What is asked:
Read the records below. Copy each line where the string "axes" occurs.

Data supplied:
=-=-=-=-=

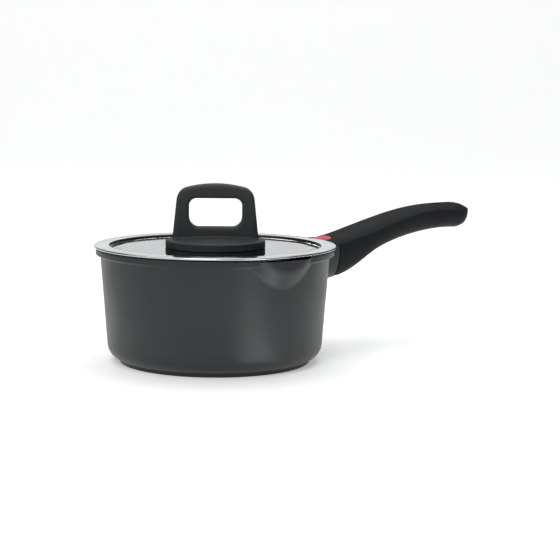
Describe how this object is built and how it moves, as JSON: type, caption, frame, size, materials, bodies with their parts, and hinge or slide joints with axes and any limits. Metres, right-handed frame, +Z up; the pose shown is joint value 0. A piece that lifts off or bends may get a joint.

=-=-=-=-=

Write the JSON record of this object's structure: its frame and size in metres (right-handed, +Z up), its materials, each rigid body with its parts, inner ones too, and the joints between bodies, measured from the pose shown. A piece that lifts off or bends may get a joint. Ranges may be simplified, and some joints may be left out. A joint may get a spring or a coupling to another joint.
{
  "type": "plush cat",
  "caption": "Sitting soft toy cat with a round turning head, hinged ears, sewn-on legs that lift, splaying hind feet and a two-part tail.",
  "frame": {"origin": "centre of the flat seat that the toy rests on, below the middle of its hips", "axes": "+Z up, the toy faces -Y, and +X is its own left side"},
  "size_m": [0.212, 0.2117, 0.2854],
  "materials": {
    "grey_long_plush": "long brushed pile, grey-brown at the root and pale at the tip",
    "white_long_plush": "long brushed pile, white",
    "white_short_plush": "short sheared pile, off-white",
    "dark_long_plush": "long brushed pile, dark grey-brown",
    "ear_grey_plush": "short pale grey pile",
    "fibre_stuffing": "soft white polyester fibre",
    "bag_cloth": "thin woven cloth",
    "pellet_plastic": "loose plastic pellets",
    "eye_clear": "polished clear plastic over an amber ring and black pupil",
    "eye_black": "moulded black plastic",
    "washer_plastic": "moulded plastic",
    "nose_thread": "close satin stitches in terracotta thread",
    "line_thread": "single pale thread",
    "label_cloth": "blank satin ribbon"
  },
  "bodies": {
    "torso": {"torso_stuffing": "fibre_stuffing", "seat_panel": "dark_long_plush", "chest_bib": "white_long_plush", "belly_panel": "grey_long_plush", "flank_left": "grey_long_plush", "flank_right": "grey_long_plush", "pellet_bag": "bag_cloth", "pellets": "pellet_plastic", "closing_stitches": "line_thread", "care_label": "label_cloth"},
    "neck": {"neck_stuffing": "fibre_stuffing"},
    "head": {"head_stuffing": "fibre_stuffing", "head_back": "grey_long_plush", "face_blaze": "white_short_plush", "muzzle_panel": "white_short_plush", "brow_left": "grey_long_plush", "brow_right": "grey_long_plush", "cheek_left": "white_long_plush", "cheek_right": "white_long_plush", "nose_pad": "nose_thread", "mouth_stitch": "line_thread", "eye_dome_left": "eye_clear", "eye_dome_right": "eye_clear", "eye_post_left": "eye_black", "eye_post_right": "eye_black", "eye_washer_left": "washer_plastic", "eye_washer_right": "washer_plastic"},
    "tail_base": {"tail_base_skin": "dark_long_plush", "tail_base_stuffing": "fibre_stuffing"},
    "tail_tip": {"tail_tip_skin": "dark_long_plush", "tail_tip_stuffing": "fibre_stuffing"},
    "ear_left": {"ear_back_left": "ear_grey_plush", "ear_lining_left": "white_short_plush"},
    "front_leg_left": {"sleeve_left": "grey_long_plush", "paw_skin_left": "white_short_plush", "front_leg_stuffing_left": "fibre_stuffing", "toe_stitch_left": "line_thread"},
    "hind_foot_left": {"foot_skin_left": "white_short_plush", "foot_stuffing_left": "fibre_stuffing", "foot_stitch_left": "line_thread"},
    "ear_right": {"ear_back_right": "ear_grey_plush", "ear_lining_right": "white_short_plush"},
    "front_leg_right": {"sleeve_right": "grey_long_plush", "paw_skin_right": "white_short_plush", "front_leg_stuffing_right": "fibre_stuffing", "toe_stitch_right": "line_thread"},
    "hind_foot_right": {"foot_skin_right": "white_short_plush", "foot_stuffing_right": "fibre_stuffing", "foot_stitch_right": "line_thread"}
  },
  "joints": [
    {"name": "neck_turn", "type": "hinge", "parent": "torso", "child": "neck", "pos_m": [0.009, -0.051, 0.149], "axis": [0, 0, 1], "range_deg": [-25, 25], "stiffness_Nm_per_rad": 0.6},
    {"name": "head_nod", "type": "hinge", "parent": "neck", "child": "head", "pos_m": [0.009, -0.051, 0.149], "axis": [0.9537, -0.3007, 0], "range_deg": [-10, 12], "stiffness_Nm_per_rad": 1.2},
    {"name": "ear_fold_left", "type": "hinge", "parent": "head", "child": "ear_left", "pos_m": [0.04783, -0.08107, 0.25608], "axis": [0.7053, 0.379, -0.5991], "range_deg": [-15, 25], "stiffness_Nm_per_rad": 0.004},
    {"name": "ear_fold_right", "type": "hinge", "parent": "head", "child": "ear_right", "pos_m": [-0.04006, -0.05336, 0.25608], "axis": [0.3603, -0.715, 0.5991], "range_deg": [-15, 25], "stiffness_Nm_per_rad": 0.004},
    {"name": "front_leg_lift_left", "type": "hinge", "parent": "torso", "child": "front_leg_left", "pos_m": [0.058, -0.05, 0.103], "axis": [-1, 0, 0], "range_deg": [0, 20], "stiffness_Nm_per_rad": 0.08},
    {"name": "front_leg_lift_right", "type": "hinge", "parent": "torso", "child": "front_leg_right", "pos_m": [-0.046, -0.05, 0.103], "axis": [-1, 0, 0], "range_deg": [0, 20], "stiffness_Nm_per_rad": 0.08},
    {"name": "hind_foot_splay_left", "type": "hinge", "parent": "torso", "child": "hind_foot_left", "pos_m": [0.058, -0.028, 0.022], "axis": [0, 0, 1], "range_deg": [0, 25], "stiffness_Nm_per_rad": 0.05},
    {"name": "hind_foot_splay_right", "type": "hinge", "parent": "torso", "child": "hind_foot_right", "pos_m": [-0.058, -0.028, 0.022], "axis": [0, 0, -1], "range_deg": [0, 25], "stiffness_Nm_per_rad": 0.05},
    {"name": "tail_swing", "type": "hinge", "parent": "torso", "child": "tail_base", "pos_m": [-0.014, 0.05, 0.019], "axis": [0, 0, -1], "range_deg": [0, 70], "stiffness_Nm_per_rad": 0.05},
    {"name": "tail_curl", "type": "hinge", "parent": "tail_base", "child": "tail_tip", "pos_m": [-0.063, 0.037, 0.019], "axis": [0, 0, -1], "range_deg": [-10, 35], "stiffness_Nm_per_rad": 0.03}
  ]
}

=-=-=-=-=

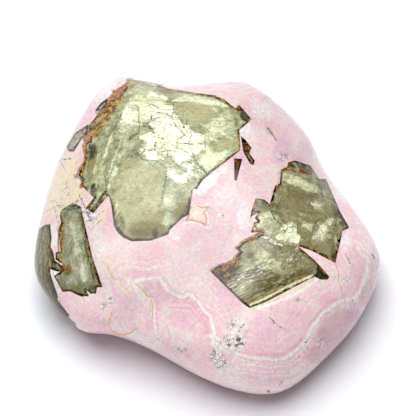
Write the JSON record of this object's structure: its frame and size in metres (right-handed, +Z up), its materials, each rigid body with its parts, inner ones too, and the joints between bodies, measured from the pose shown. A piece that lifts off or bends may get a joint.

=-=-=-=-=

Output of the exercise:
Describe how this object is built and how it moves, as JSON: type, caption, frame, size, materials, bodies with their parts, and hinge or slide joints with axes and any limits. Metres, right-handed frame, +Z up; the pose shown is joint value 0. A piece that lifts off or bends may get a joint.
  "frame": {"origin": "centre of the flat seat that the toy rests on, below the middle of its hips", "axes": "+Z up, the toy faces -Y, and +X is its own left side"},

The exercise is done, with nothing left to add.